[lbo-talk] Signs of the times

Michael McIntyre morbidsymptoms at gmail.com
Sun Sep 20 11:14:35 PDT 2009


At the risk of over-posting:

(1) If you're going to limit American Protestantism to the strains that were created here, then you're pretty much limited to Pentecostalism. (Mormons are American, but I wouldn't count them as Protestant.) Even Baptists and Methodists, by this standard, are English, not American. Charles Wesley's hymns would go out the door with Luther's. But you will find Luther's hymns and Bach's church music in American Protestant churches every week. Lutheran services have always closely followed the Latin liturgy, except that it's in the vernacular, so it's no wonder that Bach wrote a mass.

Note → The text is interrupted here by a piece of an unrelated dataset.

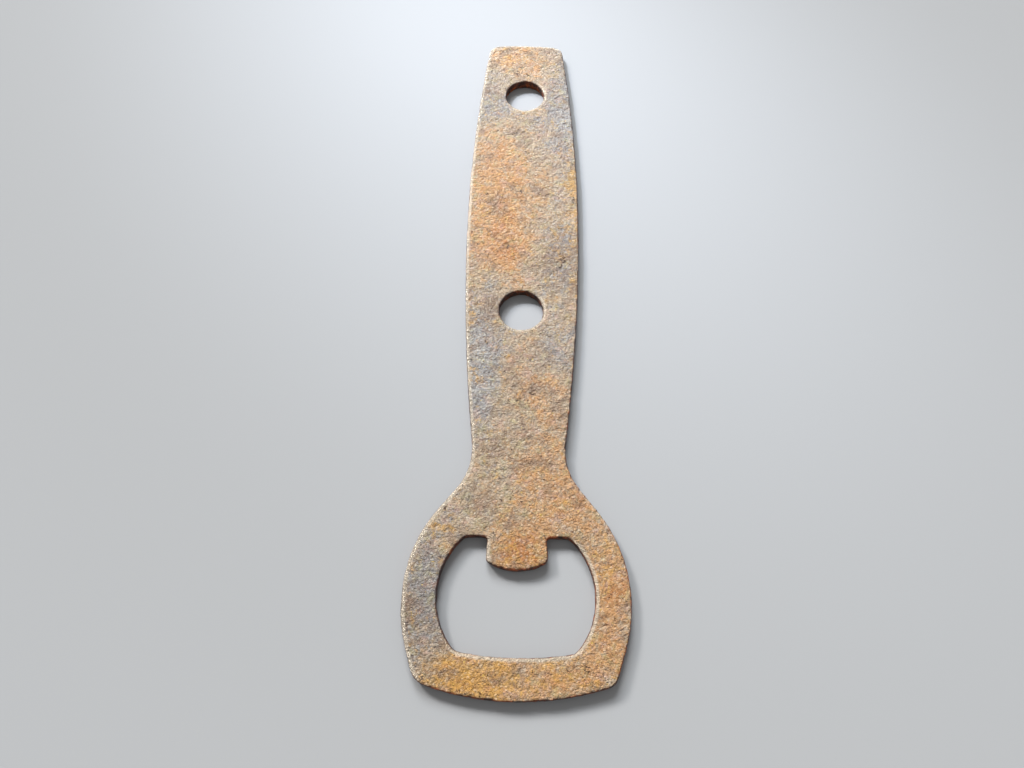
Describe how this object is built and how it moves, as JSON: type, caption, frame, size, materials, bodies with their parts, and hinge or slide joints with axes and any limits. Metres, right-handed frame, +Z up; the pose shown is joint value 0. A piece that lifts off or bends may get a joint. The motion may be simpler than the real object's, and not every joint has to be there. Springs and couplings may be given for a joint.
{
  "type": "bottle opener",
  "caption": "Flat steel bottle opener with a wide head, a tongued cap opening, and a barrel-shaped tang with round rivet holes, rusted all over.",
  "frame": {"origin": "middle of the plate's footprint, on its underside", "axes": "+Y along the plate from the head to the tang's end, +Z up out of the top face, +X across the head"},
  "size_m": [0.0448, 0.1686, 0.0025],
  "materials": {
    "rusted_steel": "rusted and pitted, matt"
  },
  "bodies": {
    "root": {"opener_plate": "rusted_steel"}
  },
  "joints": []
}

Didn't make him any less Lutheran.

(2) Fill in the blank:" Big chunks of the American _________________ tradition are anti-aesthetic and anti-intellectual." Many things work here. Catholic. Liberal. Conservative. Leftist. Atheist. Movie. TV. Popular song. It's hard to find a noun that doesn't fit.

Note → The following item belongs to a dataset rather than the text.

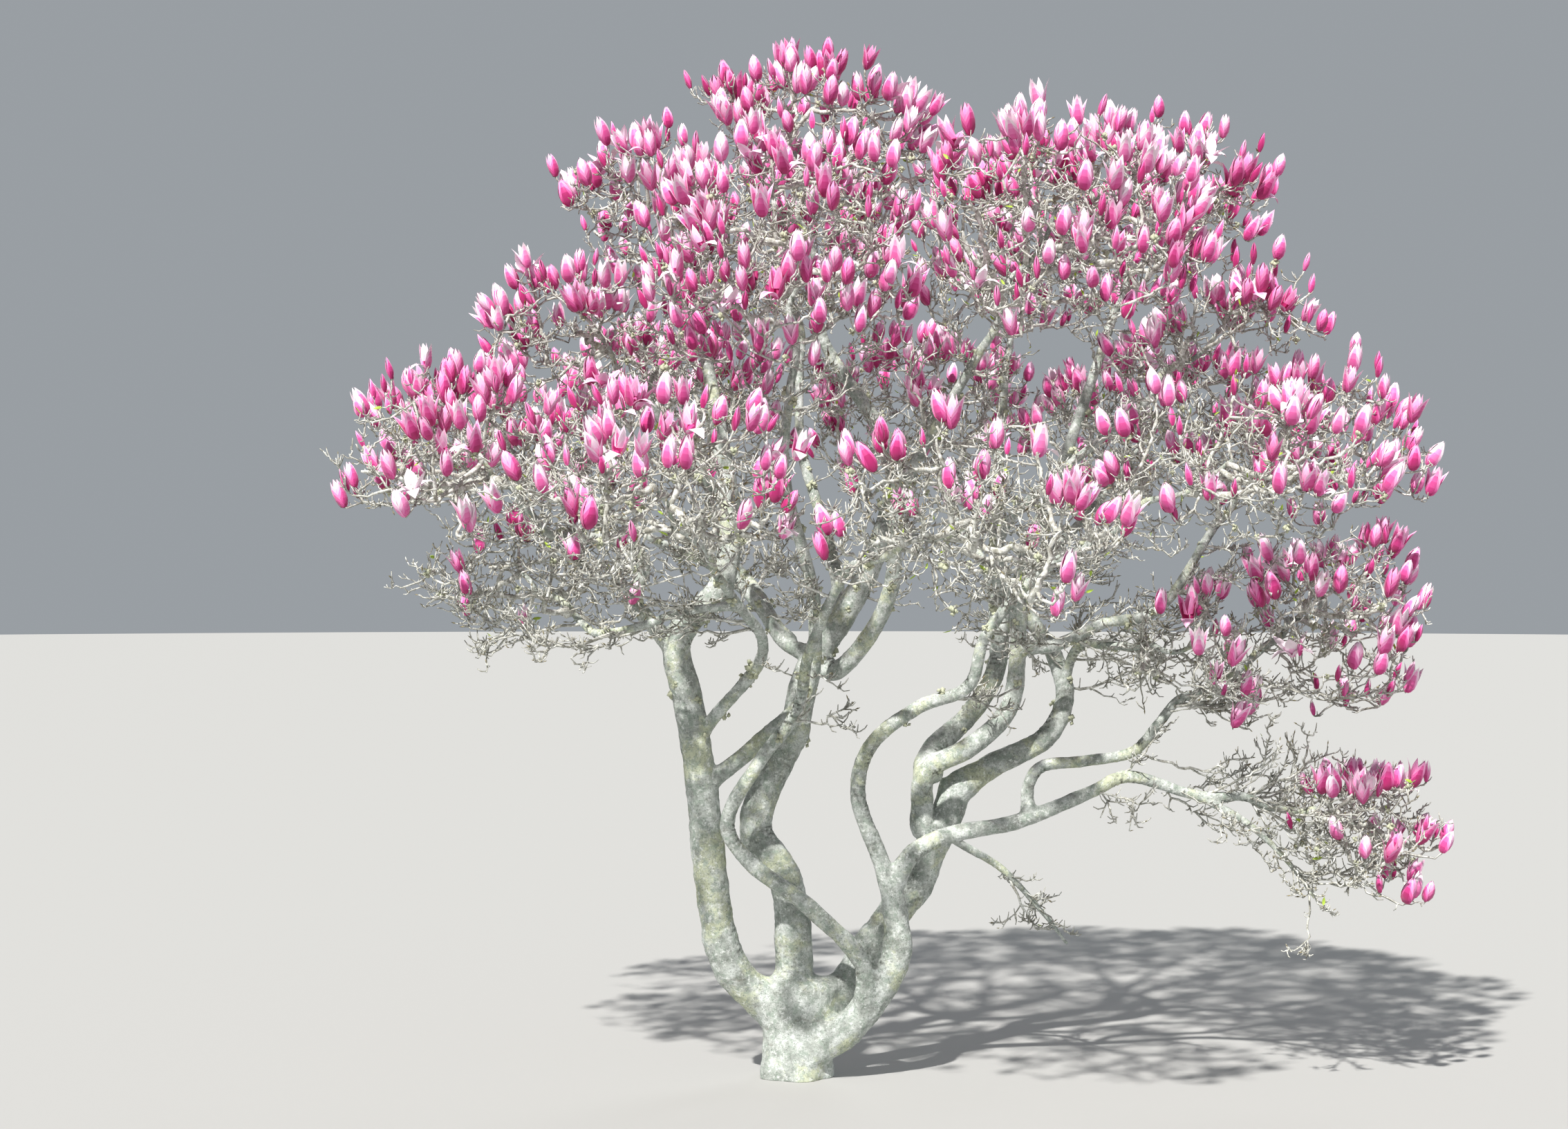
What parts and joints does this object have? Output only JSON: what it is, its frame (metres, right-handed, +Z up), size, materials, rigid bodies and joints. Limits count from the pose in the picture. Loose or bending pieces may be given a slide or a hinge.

(3) Sarah Palin came out of Pentecostalism. She's no more a "traditional Protestant" than Narendra Modi is a "traditional Hindu". The most anti-aesthetic and anti-intellectual strains of the American Proddie tradition come from the revivalist strains. Until recently, these strains have not shaken the traditional Protestant establishment core of the US. Even in the most conservative of the mainline Protestant churches, the Southern Baptists, most institutions and all of the seminaries were in the hands of the moderate wing, a group of people as sensible as any other group of believers, until the late 1980s. And liberal, intellectual, and not-at-all anti-aesthetic clergy still rule the roost in the big old Episcopalian, Presbyterian, Lutheran, Methodist, Congregationalist (UCC), and even American (Northern) Baptist churches. What we've seen recently is the large-scale desertion of these churches in favor of Pentecostalist, Evangelical/Fundamentalist, or non-denominational churches. If you really want to understand what's going on in American Protestantism, it would be more accurate to say that the mainline Protestant establishment was too liberal, too intellectual, too artsy, and too freethinking for a public that decided it preferred its churches reactionary, stupid, ugly, and bigoted.

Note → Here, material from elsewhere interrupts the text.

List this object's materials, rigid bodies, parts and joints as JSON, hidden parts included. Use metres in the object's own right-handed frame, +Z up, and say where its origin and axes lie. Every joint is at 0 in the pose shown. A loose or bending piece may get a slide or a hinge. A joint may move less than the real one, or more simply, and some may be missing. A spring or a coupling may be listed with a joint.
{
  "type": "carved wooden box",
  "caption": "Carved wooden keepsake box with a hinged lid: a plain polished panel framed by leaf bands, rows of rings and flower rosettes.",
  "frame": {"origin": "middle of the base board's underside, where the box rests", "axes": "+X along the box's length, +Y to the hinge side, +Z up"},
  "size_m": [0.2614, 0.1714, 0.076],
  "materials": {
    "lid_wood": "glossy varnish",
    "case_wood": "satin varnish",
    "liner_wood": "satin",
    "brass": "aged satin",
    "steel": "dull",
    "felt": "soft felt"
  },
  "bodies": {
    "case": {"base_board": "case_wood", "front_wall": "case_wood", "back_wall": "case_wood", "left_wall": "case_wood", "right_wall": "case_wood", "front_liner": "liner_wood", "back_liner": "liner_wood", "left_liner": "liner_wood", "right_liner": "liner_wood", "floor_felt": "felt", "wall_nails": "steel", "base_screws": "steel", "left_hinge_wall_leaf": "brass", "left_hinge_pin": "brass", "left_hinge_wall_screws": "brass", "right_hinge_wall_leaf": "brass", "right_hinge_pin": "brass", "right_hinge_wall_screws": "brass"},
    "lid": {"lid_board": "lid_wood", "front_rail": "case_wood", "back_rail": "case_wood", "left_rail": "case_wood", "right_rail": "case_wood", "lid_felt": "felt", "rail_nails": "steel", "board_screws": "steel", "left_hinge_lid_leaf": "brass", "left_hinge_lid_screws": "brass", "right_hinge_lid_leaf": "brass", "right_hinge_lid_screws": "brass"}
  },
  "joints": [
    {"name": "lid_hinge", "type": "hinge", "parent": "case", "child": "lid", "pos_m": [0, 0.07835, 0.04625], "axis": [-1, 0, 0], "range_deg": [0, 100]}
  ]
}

[With the caveat that, yes, we are talking about White Protestant churches up and down the line here. We all seem to agree that Black Protestant churches have a distinct trajectory.]

MM

On Sun, Sep 20, 2009 at 12:46 PM, Doug Henwood <dhenwood at panix.com> wrote:
>
> On Sep 20, 2009, at 11:53 AM, Michael McIntyre wrote:
>
>> Well, there can be a minimalist aesthetic.  Think Shaker furniture.
>> And don't forget that part of the Protestant austerity was
>> egalitarian.  The absence of an altar literally puts minister and
>> congregation on the same level.  But, most importantly of all, you're
>> omitting Protestantism's musical side.  Luther wrote hymns.  Bach was
>> a Lutheran.
>
> I said *American* Protestantism. Neither Luther nor Bach qualifies (though
> Bach drew some on the Latin liturgy, e.g., The B Minor Mass).
>
> But big chunks of the American Proddie tradition are anti-aesthetic and
> anti-intellectual. Sarah Palin didn't come out of nowhere.